Maire-info
Le quotidien d’information des élus locaux
Édition du jeudi 8 avril 2021
Finances locales

Finances locales : pour André Laignel, les collectivités sont confrontées à « une crise profonde »

Les motifs d'inquiétude et d'insatisfaction ne manquent pas, sur le plan financier, pour les communes. C'est le bilan que dresse, au sortir du dernier Comité des finances locales, son président André Laignel. 

Par Franck Lemarc

« Au fur et à mesure que les chiffres se confirment pour 2020, la situation financière des collectivités locales s’assombrit. »  Voilà comment André Laignel, président du CFL et premier vice-président délégué de l’AMF, résume la situation – a contrario de la vision plutôt optimiste défendue par le gouvernement et les députés de la majorité. Dotations, investissement, compensations, sans oublier des « méthodes »  gouvernementales qui déplaisent fortement aux élus… Tour d’horizon des sujets qui fâchent. 

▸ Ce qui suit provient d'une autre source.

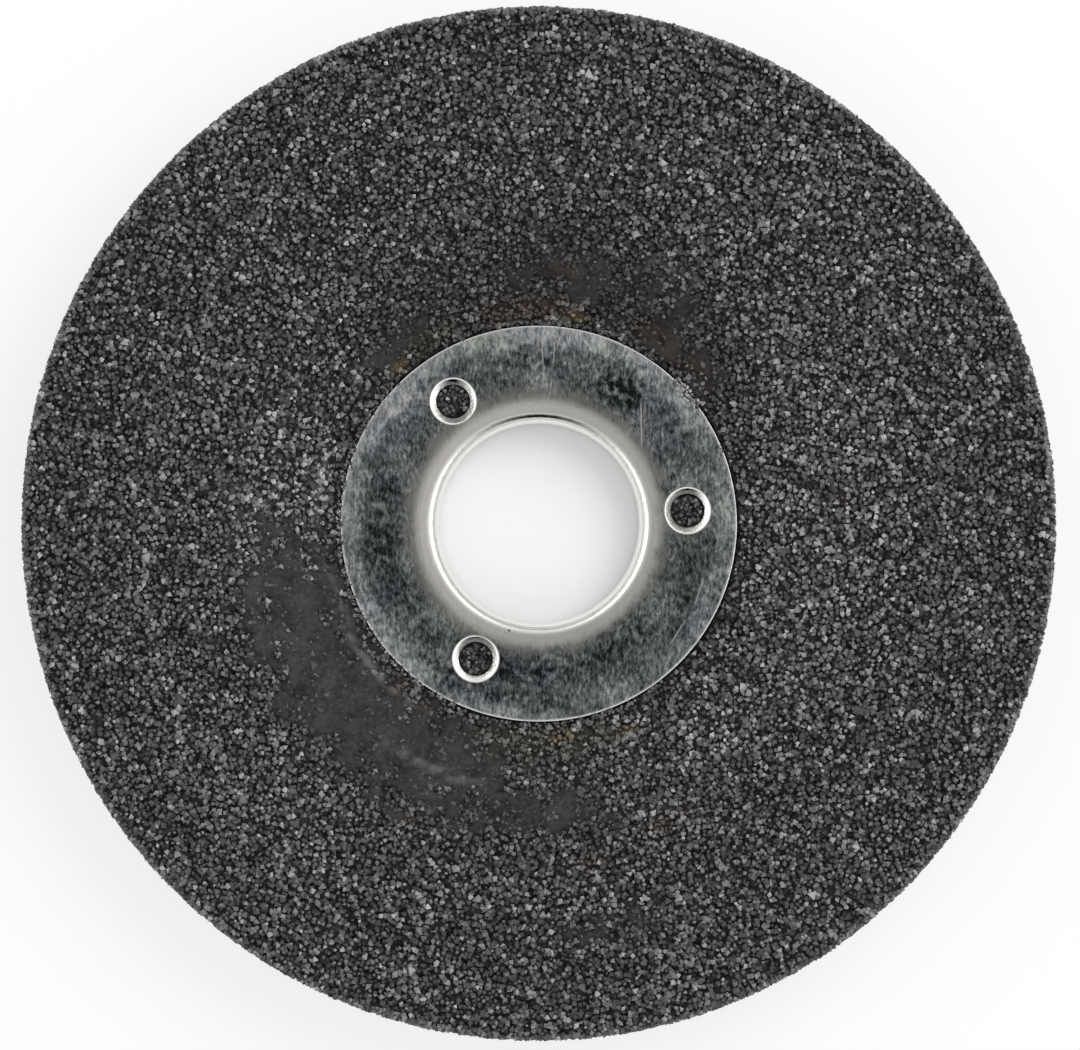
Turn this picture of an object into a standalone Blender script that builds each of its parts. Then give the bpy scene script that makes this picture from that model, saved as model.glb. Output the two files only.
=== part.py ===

DGF : « des baisses qui s’ajoutent aux baisses » 

Le gouvernement vient de publier les chiffres 2021 de la DGF (dotation globale de fonctionnement), commune par commune et EPCI par EPCI. Côté gouvernement, tout va bien : l’enveloppe globale est « stable »  (27 milliards d’euros), et si « des redéploiements ont lieu au sein de cette enveloppe », ils sont « soutenables ». Notons que cette année, le gouvernement publie des cartes permettant de visualiser l’évolution de la DGF dans chaque commune. Mais le biais choisi pour établir ces cartes est quelque peu faussé, puisqu’une seule couleur est utilisée pour représenter les communes dont la variation de DGF est comprise… entre - 2 % et + 2%. 
André Laignel constate, lui, que cette année encore « plus de la moitié des communes voient leur DGF baisser ». Plus précisément, ce sont quelque 18 500 communes, soit 53 % d’entre elles, qui sont dans ce cas. « On nous dit qu’il ne s’agit, dans la plupart des cas, que de baisses modestes, relève le maire d’Issoudun. C’est vrai. Sauf que dans l’immense majorité des cas, ce sont des communes qui voient leur DGF baisser année après année, c’est-à-dire que les baisses s’ajoutent aux baisses. Au fil des années, ces baisses modestes le deviennent donc de moins en moins. » 
Les motifs de ces diminutions de DGF sont toujours les mêmes : la baisse de la démographie de certaines communes, ce qui apparaît entendable ; mais surtout – ce qui l’est moins – « le fait que l’État n’est plus au rendez-vous de la péréquation », explique André Laignel. « Les augmentations accordées sur la DSU ou la DSR se font à enveloppe fermée, c’est-à-dire que ce sont les collectivités qui les payent entre elles. » 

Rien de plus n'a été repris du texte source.